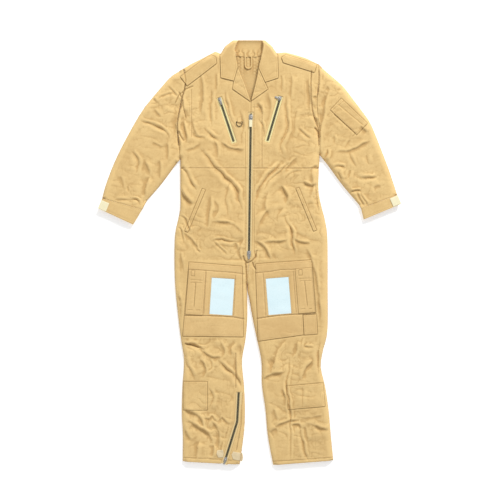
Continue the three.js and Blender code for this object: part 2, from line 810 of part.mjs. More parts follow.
// Thigh pockets, each with a clear map window and a pen pocket on its outer side.
const THIGH = {
  left: {
    outline: [
      [-228, -8],
      [-252, -285],
      [-25, -288],
      [-30, -24],
    ],
    window: [-105, -137, -3.6],
    pens: [-204, -121, -4],
  },
  right: {
    outline: [
      [21, -15],
      [31, -304],
      [201, -280],
      [197, -205],
      [246, -201],
      [230, 0],
    ],
    window: [107, -135, 4.5],
    pens: [208, -115, 4.5],
  },
};
for (const name of ["left", "right"]) {
  const { outline, window, pens } = THIGH[name];
  const pocket = plate(points(outline), ON_FRONT, ON_FRONT + PATCH);
  const hole = placed(rectangle(WINDOW.width, WINDOW.height), ...window);
  piece("thigh_pocket_" + name, cut(pocket, plate(hole, LOFT, LOFT + 3 * PATCH)), tanTwill);
  const fit = 2 * WINDOW_FIT;
  const pane = placed(rectangle(WINDOW.width - fit, WINDOW.height - fit), ...window);
  piece("map_window_" + name, plate(pane, ON_FRONT, ON_FRONT + PATCH / 2), clearPlastic);
  patch("pen_pocket_" + name, placed(rectangle(PEN_POCKET.width, PEN_POCKET.height), ...pens), 1);
}
patch("side_pocket_right", points([[199.5, -207], [203.5, -281], [253, -277], [249, -203.5]]));

// Lower leg pockets, slanted hand pockets and the pen pocket on the sleeve.
patch("shin_pocket_left", placed(rectangle(90, 106), -205, down(0.67), 0));
patch("shin_pocket_right", placed(rectangle(138, 88), 209, down(0.672), 5.1));
const WELT = rectangle(12, 172);
patch("hand_pocket_left", placed(WELT, -206, 186, -22.5));
patch("hand_pocket_right", placed(WELT, 211, 190, 22.5));
patch("sleeve_pocket", placed(rectangle(59, 135), CHEST_HALF + 109, 538, 46.7));

// ---------------------------------------------------------------- origin under the middle of the garment

const part = new THREE.Group();
part.add(suit);
const box = new THREE.Box3().setFromObject(suit, true);
suit.position.set(-(box.min.x + box.max.x) / 2, -(box.min.y + box.max.y) / 2, -box.min.z);

export default part;
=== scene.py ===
# %% [markdown]
# # A tan flying coverall, laid flat on its back
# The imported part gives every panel, pocket, zip and strap its true outline and place. This script dresses
# that frame: each flat panel becomes a sheet of twill with folds, and each fitting becomes a finished metal
# piece. Everything is in metres and in the part's own frame, so nothing has to be fitted by eye.

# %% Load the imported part
import json
import math

import bpy
import numpy as np
from mathutils import Matrix, Vector, geometry, kdtree

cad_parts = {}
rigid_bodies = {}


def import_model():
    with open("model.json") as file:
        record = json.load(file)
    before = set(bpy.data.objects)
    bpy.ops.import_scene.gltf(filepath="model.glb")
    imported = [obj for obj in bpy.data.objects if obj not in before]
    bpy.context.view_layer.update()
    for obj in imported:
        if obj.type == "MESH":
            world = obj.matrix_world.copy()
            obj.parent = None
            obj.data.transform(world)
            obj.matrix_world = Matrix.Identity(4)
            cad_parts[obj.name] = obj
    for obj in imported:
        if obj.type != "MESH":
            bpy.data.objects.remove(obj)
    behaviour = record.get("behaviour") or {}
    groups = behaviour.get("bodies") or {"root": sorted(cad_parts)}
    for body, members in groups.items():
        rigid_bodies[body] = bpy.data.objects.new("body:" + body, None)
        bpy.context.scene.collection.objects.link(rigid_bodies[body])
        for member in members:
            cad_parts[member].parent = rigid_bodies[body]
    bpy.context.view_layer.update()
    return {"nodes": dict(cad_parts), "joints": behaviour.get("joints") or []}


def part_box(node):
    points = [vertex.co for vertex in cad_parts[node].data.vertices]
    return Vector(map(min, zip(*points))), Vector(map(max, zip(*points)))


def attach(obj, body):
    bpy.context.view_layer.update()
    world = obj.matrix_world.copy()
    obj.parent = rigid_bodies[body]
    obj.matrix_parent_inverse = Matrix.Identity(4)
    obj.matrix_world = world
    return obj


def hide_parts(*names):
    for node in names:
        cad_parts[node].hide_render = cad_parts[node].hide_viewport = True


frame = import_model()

MM = 0.001
JOINTS = {joint["child"]: joint for joint in frame["joints"]}

# %% [markdown]
# ## Reading a pattern piece from the part
# A panel in the part is a flat plate. The edges that only one of its top faces uses are its outline, so
# walking along them gives the pattern piece, and any hole in it, exactly as it was cut.


# %% The outline of a node's top face
def top_outline(node):
    """The loops round a node's top faces, the longest first; each is an array of x, y points."""
    mesh, top = frame["nodes"][node].data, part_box(node)[1].z
    sides = set()
    for face in mesh.polygons:
        corners = [mesh.vertices[i].co for i in face.vertices]
        if all(abs(c.z - top) < 2e-5 for c in corners):
            keys = [(round(c.x, 6), round(c.y, 6)) for c in corners]
            sides.update(zip(keys, keys[1:] + keys[:1]))
    following = {a: b for a, b in sides if (b, a) not in sides}
    loops = []
    while following:
        start, point = next(iter(sorted(following.items())))
        loop = [start]
        del following[start]
        while point != start:
            loop.append(point)
            point = following.pop(point)
        loops.append(np.array(loop))
    return sorted(loops, key=lambda loop: -len_of(loop))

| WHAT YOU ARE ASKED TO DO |
Restate the data above word for word.

| EXERCISE ANSWER |
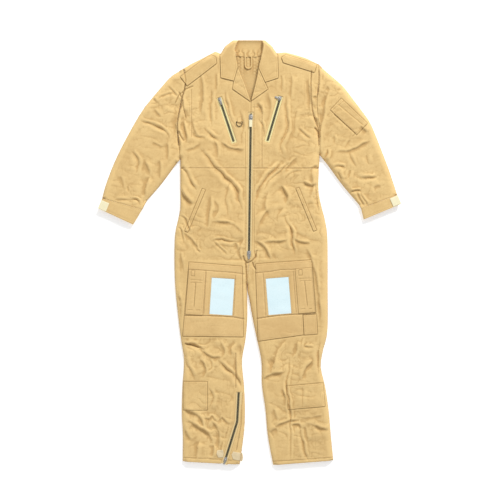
Continue the three.js and Blender code for this object: part 2, from line 810 of part.mjs. More parts follow.
// Thigh pockets, each with a clear map window and a pen pocket on its outer side.
const THIGH = {
  left: {
    outline: [
      [-228, -8],
      [-252, -285],
      [-25, -288],
      [-30, -24],
    ],
    window: [-105, -137, -3.6],
    pens: [-204, -121, -4],
  },
  right: {
    outline: [
      [21, -15],
      [31, -304],
      [201, -280],
      [197, -205],
      [246, -201],
      [230, 0],
    ],
    window: [107, -135, 4.5],
    pens: [208, -115, 4.5],
  },
};
for (const name of ["left", "right"]) {
  const { outline, window, pens } = THIGH[name];
  const pocket = plate(points(outline), ON_FRONT, ON_FRONT + PATCH);
  const hole = placed(rectangle(WINDOW.width, WINDOW.height), ...window);
  piece("thigh_pocket_" + name, cut(pocket, plate(hole, LOFT, LOFT + 3 * PATCH)), tanTwill);
  const fit = 2 * WINDOW_FIT;
  const pane = placed(rectangle(WINDOW.width - fit, WINDOW.height - fit), ...window);
  piece("map_window_" + name, plate(pane, ON_FRONT, ON_FRONT + PATCH / 2), clearPlastic);
  patch("pen_pocket_" + name, placed(rectangle(PEN_POCKET.width, PEN_POCKET.height), ...pens), 1);
}
patch("side_pocket_right", points([[199.5, -207], [203.5, -281], [253, -277], [249, -203.5]]));

// Lower leg pockets, slanted hand pockets and the pen pocket on the sleeve.
patch("shin_pocket_left", placed(rectangle(90, 106), -205, down(0.67), 0));
patch("shin_pocket_right", placed(rectangle(138, 88), 209, down(0.672), 5.1));
const WELT = rectangle(12, 172);
patch("hand_pocket_left", placed(WELT, -206, 186, -22.5));
patch("hand_pocket_right", placed(WELT, 211, 190, 22.5));
patch("sleeve_pocket", placed(rectangle(59, 135), CHEST_HALF + 109, 538, 46.7));

// ---------------------------------------------------------------- origin under the middle of the garment

const part = new THREE.Group();
part.add(suit);
const box = new THREE.Box3().setFromObject(suit, true);
suit.position.set(-(box.min.x + box.max.x) / 2, -(box.min.y + box.max.y) / 2, -box.min.z);

export default part;
=== scene.py ===
# %% [markdown]
# # A tan flying coverall, laid flat on its back
# The imported part gives every panel, pocket, zip and strap its true outline and place. This script dresses
# that frame: each flat panel becomes a sheet of twill with folds, and each fitting becomes a finished metal
# piece. Everything is in metres and in the part's own frame, so nothing has to be fitted by eye.

# %% Load the imported part
import json
import math

import bpy
import numpy as np
from mathutils import Matrix, Vector, geometry, kdtree

cad_parts = {}
rigid_bodies = {}


def import_model():
    with open("model.json") as file:
        record = json.load(file)
    before = set(bpy.data.objects)
    bpy.ops.import_scene.gltf(filepath="model.glb")
    imported = [obj for obj in bpy.data.objects if obj not in before]
    bpy.context.view_layer.update()
    for obj in imported:
        if obj.type == "MESH":
            world = obj.matrix_world.copy()
            obj.parent = None
            obj.data.transform(world)
            obj.matrix_world = Matrix.Identity(4)
            cad_parts[obj.name] = obj
    for obj in imported:
        if obj.type != "MESH":
            bpy.data.objects.remove(obj)
    behaviour = record.get("behaviour") or {}
    groups = behaviour.get("bodies") or {"root": sorted(cad_parts)}
    for body, members in groups.items():
        rigid_bodies[body] = bpy.data.objects.new("body:" + body, None)
        bpy.context.scene.collection.objects.link(rigid_bodies[body])
        for member in members:
            cad_parts[member].parent = rigid_bodies[body]
    bpy.context.view_layer.update()
    return {"nodes": dict(cad_parts), "joints": behaviour.get("joints") or []}


def part_box(node):
    points = [vertex.co for vertex in cad_parts[node].data.vertices]
    return Vector(map(min, zip(*points))), Vector(map(max, zip(*points)))


def attach(obj, body):
    bpy.context.view_layer.update()
    world = obj.matrix_world.copy()
    obj.parent = rigid_bodies[body]
    obj.matrix_parent_inverse = Matrix.Identity(4)
    obj.matrix_world = world
    return obj


def hide_parts(*names):
    for node in names:
        cad_parts[node].hide_render = cad_parts[node].hide_viewport = True


frame = import_model()

MM = 0.001
JOINTS = {joint["child"]: joint for joint in frame["joints"]}

# %% [markdown]
# ## Reading a pattern piece from the part
# A panel in the part is a flat plate. The edges that only one of its top faces uses are its outline, so
# walking along them gives the pattern piece, and any hole in it, exactly as it was cut.


# %% The outline of a node's top face
def top_outline(node):
    """The loops round a node's top faces, the longest first; each is an array of x, y points."""
    mesh, top = frame["nodes"][node].data, part_box(node)[1].z
    sides = set()
    for face in mesh.polygons:
        corners = [mesh.vertices[i].co for i in face.vertices]
        if all(abs(c.z - top) < 2e-5 for c in corners):
            keys = [(round(c.x, 6), round(c.y, 6)) for c in corners]
            sides.update(zip(keys, keys[1:] + keys[:1]))
    following = {a: b for a, b in sides if (b, a) not in sides}
    loops = []
    while following:
        start, point = next(iter(sorted(following.items())))
        loop = [start]
        del following[start]
        while point != start:
            loop.append(point)
            point = following.pop(point)
        loops.append(np.array(loop))
    return sorted(loops, key=lambda loop: -len_of(loop))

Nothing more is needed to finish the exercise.